Stock market rebounds on hopes Omicron may not be as bad as feared
Stocks rebounded on Monday as investors looked for clues about the new coronavirus variant, dubbed Omicron, and just how much damage it may do to the economy.
The S&P 500 recovered more than half its drop from Friday, rising 1.3% to close at 4,655. The Dow gained 230 points, or 0.7%, to close at 35,135, while the Nasdaq rose 1.8%.
Bond yields and crude oil also recovered chunks of Friday's knee-jerk reaction to run toward safety and away from risky investments.
Still, while the market was steadier, it didn't return to the full-on rally it had been on before the discovery of the Omicron variant.
European stocks also rose. Benchmarks in London, Frankfurt and Paris had gained by midday. Stock indexes in Shanghai, Tokyo and Hong Kong ended lower, though losses were smaller than Friday's fall, sparked by reports that the new COVID-19 variant, first spotted in South Africa, appeared to be spreading around the globe.
"The potential for a less deadly form of the virus does appear to provide some respite to the risk-off sentiment dominating Friday's trade," said Joshua Mahony, senior market analyst at IG. "However, the weeks ahead are fraught with danger for investors."
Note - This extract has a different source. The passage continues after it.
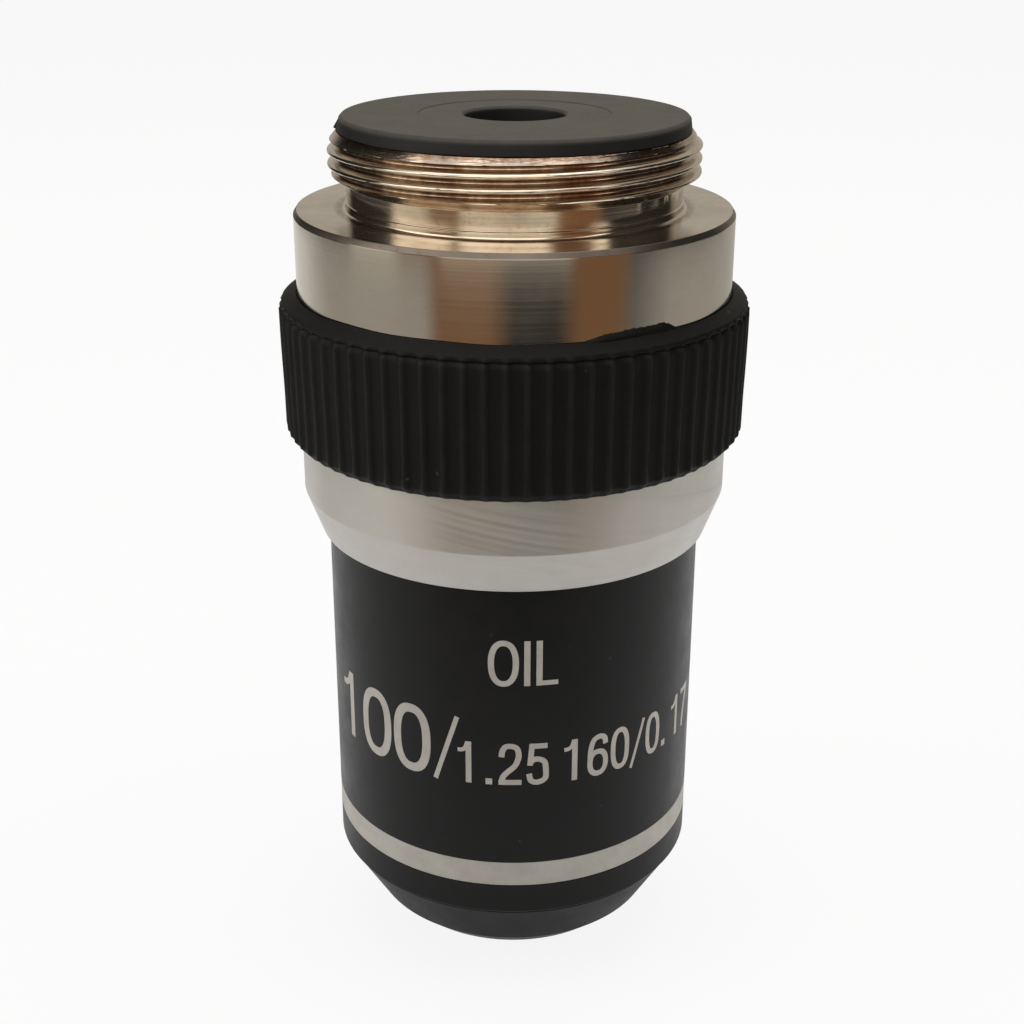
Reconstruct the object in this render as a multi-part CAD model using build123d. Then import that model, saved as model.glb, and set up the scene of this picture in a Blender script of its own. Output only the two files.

Monday's rebound comes after stocks on Friday marked their biggest daily loss since February as investors were spooked by the new variant, which some scientists are concerned could prove to be more contagious or deadly than earlier varieties. On Friday, the S&P 500 fell 2.3%, while the Dow lost 2.5% and the Nasdaq Composite retreated 2.2%.
Airlines rebound
Last week, investors sold banks, energy and airline stocks and shifted money into bonds and other safe haven assets. But that pattern reversed Monday: IAG, owner of British Airways and Spanish airline Iberia, jumped 4.2%, while United Kingdom discount carrier Easyjet rose 3.9%.
In the U.S., the travel and energy sectors, as well as companies forecast to thrive when the pandemic loosens its grip — such as computer chip makers — led the bounceback Monday, with Wall Street's faith in an emerging global economy seemingly reinvigorated.
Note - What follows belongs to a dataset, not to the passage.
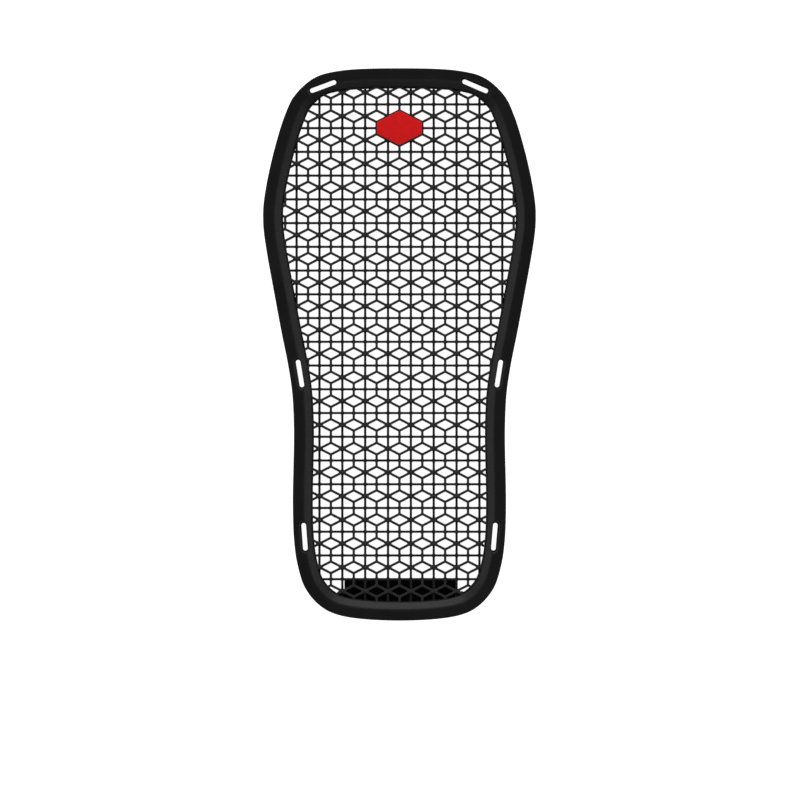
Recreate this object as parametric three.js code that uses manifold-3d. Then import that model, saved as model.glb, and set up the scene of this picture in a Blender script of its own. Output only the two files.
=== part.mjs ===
// A back protector: a flat rubber insert for the back of a jacket or vest. It lies on its back, with its
// outer face up. +Y is the wearer's head, +X the right of the outer face, and the origin is on the ground
// under the middle of the insert. All lengths are in millimetres.
import * as THREE from 'three';
import { mergeVertices } from 'three/addons/utils/BufferGeometryUtils.js';
import Module from 'manifold-3d';

// The whole insert
const length = 450;
const width = 222.3;
const thickness = 13;

// The rim's section, from its outer wall inwards: a flat land, a rounded ridge, a bevel down to the rounded lip
// and a drafted inner wall
const rimWidth = 16.4;
const landWidth = 9;
const bevelDrop = 4.05;
const wallDraft = 1.1;
const outerRound = 0.8;
const ridgeRound = 1.7;
const lipRound = 0.95;

// The six slots that take the garment's straps, countersunk from the front
const slotLength = 22.5;
const slotWidth = 3.7;
const slotDraft = 1;
const slotReliefWidth = 1.7;
const slotReliefDepth = 1.2;
// down: a slot's place as a share of the way down one side from the middle of the top
// across: its middle as a share of the rim's width from the outer wall
const slotPairs = [
  { down: 0.1125, across: 0.561 },
  { down: 0.5555, across: 0.512 },
  { down: 0.7815, across: 0.532 },
];

// The lattice: honeycomb cells with upright sides, whose edge is a tongue held in a groove of the rim
const cellWidth = 37.25;
const rowPitch = 19.35;
const tipHeight = 4.75;
const firstRowFromTop = 29.3;
const ribWidth = 1.8;
const latticeBack = 1.5;
const latticeSink = 0.95;
const seatDepth = 3.9;
const tongueThickness = 3;
const gapReach = 0.5;
const cornersInside = 1;

// The red badge on the closed cell of the second row
const badgeRow = 1;
const badgeThickness = 1.4;
const badgeMargin = 0.25;
const badgeBevel = 0.5;

// The patch behind the lattice at the bottom: a plate with a wing at each end, a little to the right
const patchWidth = 91.8;
const patchHeight = 18;
const patchOffset = 1;
const wingReach = 5.7;
const wingHeight = 7.5;
const patchThickness = 1;

const clearance = 0.3;

// The outline's right half, from the top down, as shares of half the length and of half the width
const outlineTable = [
  { along: 0.990, out: 0.450 },
  { along: 0.964, out: 0.628 },
  { along: 0.899, out: 0.772 },
  { along: 0.834, out: 0.837 },
  { along: 0.725, out: 0.907 },
  { along: 0.595, out: 0.969 },
  { along: 0.505, out: 0.997 },
  { along: 0.460, out: 1.000 },
  { along: 0.415, out: 0.996 },
  { along: 0.334, out: 0.973 },
  { along: 0.182, out: 0.917 },
  { along: 0.052, out: 0.868 },
  { along: -0.079, out: 0.815 },
  { along: -0.178, out: 0.786 },
  { along: -0.311, out: 0.774 },
  { along: -0.579, out: 0.782 },
  { along: -0.709, out: 0.773 },
  { along: -0.796, out: 0.748 },
  { along: -0.883, out: 0.690 },
  { along: -0.948, out: 0.577 },
  { along: -0.981, out: 0.437 },
  { along: -1.000, out: 0.000 },
];
const stationsPerRow = 2;
const slotEndSteps = 6;

// Places that follow from the sizes above
const lipWidth = rimWidth - wallDraft;
const lipHeight = thickness - bevelDrop;
const latticeFront = lipHeight - latticeSink;
const tongueMiddle = (latticeBack + latticeFront) / 2;
const tongueLow = tongueMiddle - tongueThickness / 2;
const tongueHigh = tongueMiddle + tongueThickness / 2;
const firstRow = length / 2 - firstRowFromTop;

// The outline is one closed curve, counter-clockwise seen from above, starting at the middle of the top
function outlineCurve() {
  const place = (side) => ({ along, out }) => new THREE.Vector3(side * out * width / 2, along * length / 2, 0);
  const left = outlineTable.map(place(-1));
  const right = outlineTable.slice(0, -1).map(place(1)).reverse();
  return new THREE.CatmullRomCurve3([new THREE.Vector3(0, length / 2, 0), ...left, ...right], true, 'centripetal');
}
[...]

"[E]ven as we all nervously await further information on this latest variant, investors should recognize that pandemic waves should have a diminishing impact on the economy," David Kelly, chief global strategist at JPMorgan Funds, said in a note to investors. "Many people have simply mentally moved on from the pandemic and will not accept further restrictions on their activities .... Others have adapted their lifestyles to be very efficient even in pandemic conditions, conducting business over zoom, buying online and wearing masks into grocery stores."
He added, "All told, even if Omicron causes another pandemic wave, it is more likely to slow rather than interrupt a currently rapid global economic recovery."
The World Health Organization called Omicron "highly transmissible," but it was unclear whether it is more dangerous than earlier variants.
Vaccine development
Pfizer said last week that it could produce a new vaccine to target the Omicron variant in about 100 days, or just over three months. Moderna and Johnson & Johnson said they are testing existing vaccines' effectiveness against the new strain.
Governments imposed new travel controls, fueling investor fears about possible setbacks in containing the pandemic that has killed more than 5 million people since the first cases arose in late 2019.
The new variant was found as far afield as Hong Kong, Belgium, Denmark, the Netherlands, Australia, Portugal and Israel. The European Union, the United States and Britain imposed curbs on travel from Africa. Israel banned entry by foreigners, and Morocco suspended all incoming flights for two weeks.
The emergence of Omicron might complicate planning by central banks that are deciding when and how to withdraw stimulus efforts that are credited with boosting stock prices.
Investors were rattled last week when notes from the Federal Reserve's October meeting showed officials said they were ready to consider raising interest rates sooner than planned in response to higher inflation. The Fed previously said its first rate hike might not come until late 2022.
In energy markets, benchmark U.S. crude surged $3.41 to $71.45 per barrel in electronic trading on the New York Mercantile Exchange, rebounding from Friday's $10.24 plunge. Brent crude jumped $3.26 to $75.98 per barrel in London.